Esta banda del rio Missisipi es muy conocida de muchos Salvages amigos de los Francezes. Solo [mis pour salvo] en [ajouté en surcharge] el lago de los Apaches, aun no estuvieron alla. Pero se saben muchas noticias dellos.

Ce côté du fleuve Missisipi est bien connu de beaucoup de Sauvages amis des Français. Seulement [mis pour sauf] au lac des Apaches, ceux-ci [les Français] n'ont pas encore été là. Mais on en connaît beaucoup d'informations de ceux-là [les Amérindiens].

Cela signifie qu'aucune exploration d'aucune rivière Longue n'a jamais été faite à l'ouest du haut Mississippi. En revanche, le premier affluent du Mississippi venant de l'ouest sur cette carte correspond au dessin de la fameuse rivière Longue. Il s'agit de la rivière Masotanta, avec un village du même nom à son embouchure. Ce sera la rivière Otenta des cartes imprimées de Lahontan, qui correspond à la rivière Des Moines, conduisant au lac du même nom : la « R. des Otentas » porte une fleur de lys, indiquant qu'on ne connaît que son embouchure. En revanche, les renseignements sur le déroulement de la rivière, qui proviennent des Amérindiens, préfigurent l'invention de la rivière Longue. Sur la carte du Mississippi de Lahontan, la rivière conduit au Lac des Apaches. « LAGO DE LOS APACHES ». On trouve trois villages « Panassas » à l'est du lac, avec la précision « Panassa[s] : aliados de los Panamia[s] », pour le village qui est le plus au sud. A l'ouest, la mention suivante contourne deux villages sur la rive du lac, pour se rendre à un troisième village : « 3 poblaciones de Massotanta[s] ». Au sud, viennent ensuite deux villages « Panamia[s] », juste avant une agglutination de nombreux villages en forme de carapace de tortue : « Panamia[s] : 20 poblaciones ». Ces renseignements venus des Amérindiens sont bien assez pour orienter l'invention de la rivière Longue. On trouve donc les équivalences suivantes avec les cartes publiées de Lahontan (5) : Masotanta/Otonta, avec la variante inattendue Massopota, Panamia/Panimaha et Panassa/Paneassa, tandis que Panetonka n'a pas de correspondant sur la carte du Mississippi. Bizarrement, les Masotantas et les Onontas, dont la rivière porte pourtant le nom, occupent dans les deux séries des positions opposées, soit ici les sources lointaines de la rivière, et son embouchure sur la Carte générale de Canada et la Carte de la rivière Longue. Mais peu importe les approximations, il est clair que la rivière Longue prend sa source dans la Massotenta/Ottenta de la carte du Mississippi.
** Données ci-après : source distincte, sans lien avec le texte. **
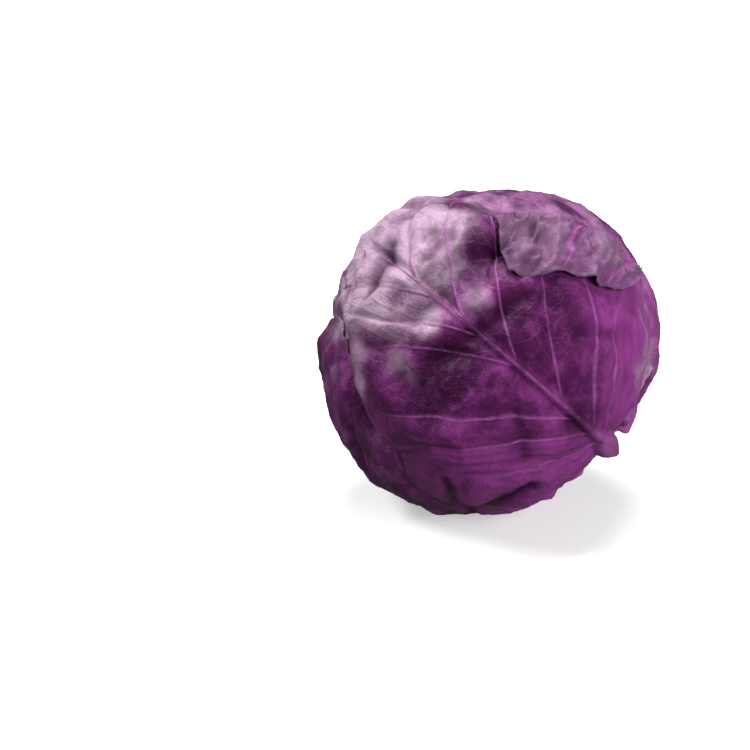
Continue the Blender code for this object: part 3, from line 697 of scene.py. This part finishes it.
def leaf_faces(leaf, leaves, sizes, rows, columns):
    """Both faces of a leaf as grids of points, with what its material reads."""
    number = leaves.index(leaf)
    grid = whole_blade(leaf, rows, columns, sizes)
    x, y, swell, flap = grid["x"], grid["y"], grid["swell"], grid["flap"]
    flat_x, flat_y = x, y
    rib = midrib_height(leaf, grid["place"]) * grid["rib"]

    roll = np.zeros_like(x)
    past_crest = np.zeros_like(x)
    ridges = np.zeros_like(x)
    if leaf.folded:
        past_crest = beyond_fold(x, y)
        under_flap = smoothstep(UNDER_FLAP_START, UNDER_FLAP_FULL, past_crest) * (y > 0.0)
        ridges = sum(np.maximum(rise, 0.0) for rise in fold_rise(x, y))
        swell = (swell + ridges) * (1.0 - 0.8 * under_flap)
        arc = np.maximum(np.radians(past_crest) * MEAN_RADIUS, 0.0) * (y > 0.0)
        roll = np.minimum(arc / FOLD_RADIUS, math.pi)
        back = np.maximum(arc - math.pi * FOLD_RADIUS, 0.0)
        shift = np.degrees((FOLD_RADIUS * np.sin(roll) - back - arc) / MEAN_RADIUS)
        x = x + FOLD_OUTWARD[0] * shift * (arc > 0.0)
        y = y + FOLD_OUTWARD[1] * shift * (arc > 0.0)

    directions = to_direction(leaf, x, y)
    outsides, heights = layers(leaves, directions)
    covered = np.zeros_like(x)
    for outside in outsides[number + 1:]:
        covered = np.maximum(covered, 1.0 - smoothstep(COVER_FULL, COVER_GONE, outside))
    base = heart_radius(leaves[-1], directions, sum(heights)) + GAP + sum(heights[:number])
    height = MIDDLE_HEIGHT + (base + BLADE) * directions[..., 2]
    free = smoothstep(RELIEF_START_HEIGHT, RELIEF_CLEAR_HEIGHT, height)
    shown = (COVERED_RELIEF + (1.0 - COVERED_RELIEF) * (1.0 - covered)) * free
    low_rib = np.minimum(rib, COVERED_MIDRIB_HEIGHT * COVERED_MIDRIB_SHARE)
    rib = (rib * (1.0 - covered) + low_rib * covered) * free * off_floor(directions)

    folded = np.clip(roll / math.pi, 0.0, 1.0)
    along_crest = FOLD_OUTWARD[1] * flat_x - FOLD_OUTWARD[0] * flat_y
    crumple = crumples(along_crest, past_crest)
    hang = noise(along_crest, past_crest * 0.3, FLAP_HANG_PITCH, 94)
    droop = 1.0 - (0.1 + 0.55 * hang) * smoothstep(0.25, 1.0, flap)
    lift = FOLD_RADIUS * (1.0 - np.cos(roll)) * droop
    from_crest = smoothstep(0.0, 0.4, flap) * smoothstep(2.0, 12.0, grid["place"] - leaf.base)
    lift = lift + sizes.flap_crumple * crumple * smoothstep(0.5, 1.0, folded) * from_crest
    settle = sizes.margin_settle * grid["rim"] * (1.0 - folded) * free
    swell = swell * shown * (1.0 - smoothstep(0.0, 0.4, folded))
    blade = BLADE - (BLADE - sizes.edge_blade) * smoothstep(0.1, 1.0, grid["margin"])
    middle = MIDDLE + (base + BLADE / 2.0 + swell + lift - settle)[..., None] * directions
    edge = to_direction(leaf, x + EDGE_STEP * FOLD_OUTWARD[0], y + EDGE_STEP * FOLD_OUTWARD[1])
    outward = unit(edge - (edge * directions).sum(-1, keepdims=True) * directions)
    normal = np.cos(roll)[..., None] * directions + np.sin(roll)[..., None] * outward
    relief = grid["relief"] * shown
    outer = middle + (blade / 2.0 + relief * (1.0 - folded) + rib)[..., None] * normal
    inner = middle - (blade / 2.0 - 0.45 * relief * folded)[..., None] * normal
    outer[..., 2] = np.maximum(outer[..., 2], 0.0)

    # Painted shade: the front leaf's hollows darken its colour and take away its wax and sheen
    hollow = hollows(leaves[-1], directions) * leaf.folded
    shade = np.clip(-hollow / DARKEST_HOLLOW, 0.0, 1.0)
    wax_and_sheen_level = wax_and_sheen_share(leaf, directions, flat_x, flat_y) * (1.0 - shade)
    # Painted light and shade: the facet look, which the material paints lighter where it is high,
    # rises on ridges and on the folded margin's crumples and falls in hollows
    facet = grid["facet"] + FOLD_PAINTED_LIGHT_AND_SHADE * (ridges + hollow)
    looks = {
        "vein": np.clip(grid["vein"], 0.0, 1.0),
        "bloom": wax_and_sheen_level * (1.0 - folded) + FLAP_BLOOM * folded,
        "margin": grid["margin"],
        "flap": folded,
        "streak": grid["streak"],
        "young": grid["near_base"],
        "base": nub_share(leaf, grid["place"]) * grid["rib"],
        "shade": shade,
        "facet": np.where(flap > 0.0, 0.7 * crumple, facet),
    }
    return outer, inner, looks, np.stack((flat_x, flat_y), axis=-1) * MM_PER_DEGREE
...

      Avec la preuve de l'invention de la rivière Longue, il faut s'arrêter aux nombreux travaux scientifiques qui ont interrogé l'oeuvre de Lahontan à ce propos. Et ce sera vite fait, car Judith Chamberlin Neave, à la suite de l'analyse serrée de Viateur Ravary en 1952, a réalisé un état de la question en 1975 (publié en 1978), sur la base de sa thèse de doctorat soutenue en 1979. Il s'agit d'une oeuvre peu commune, car rarement aura-t-on mené un travail de recherche aussi exemplaire. Il suffit de lire son article pour comprendre que la rivière Longue de Lahontan est une pure invention, tandis qu'à lire sa thèse on comprend aussi que Lahontan est par ailleurs fort bien informé sur la Nouvelle-France, alors même qu'il s'amuse à caricaturer la réalité coloniale (6). Dès lors, la question se pose : pourquoi donc Judith Chamberlin Neave n'a-t-elle pas été plus audacieuse dans l'exposé (7) de ses conclusions ? On compte trois raisons à cela : Neave étudie le cas de la rivière Longue dans un vaste ensemble, la question de la « vérité historique » de toute l'oeuvre de Lahontan, dans une thèse dont la première fonction est d'informer les historiens à partir des méthodes des études littéraires; ensuite, son premier objectif, avant de trancher la question, est d'évaluer les diverses et fort nombreuses hypothèses en présence; et cela sans compter qu'elle n'a aucune preuve documentaire de l'affabulation, ce qui est tout à l'honneur de son analyse et de ses conclusions. Car il suffit de lire sa thèse pour comprendre la conclusion catégorique de son article qui tient en une proposition : « the whole chapter was pure invention » (p. 142). Mieux encore, son analyse littéraire implique les études de sources, les comparaisons des éditions et de la traduction anglaise, les études de style et de narration, toutes études qui laissent peu de place aux interprétations impressionnistes.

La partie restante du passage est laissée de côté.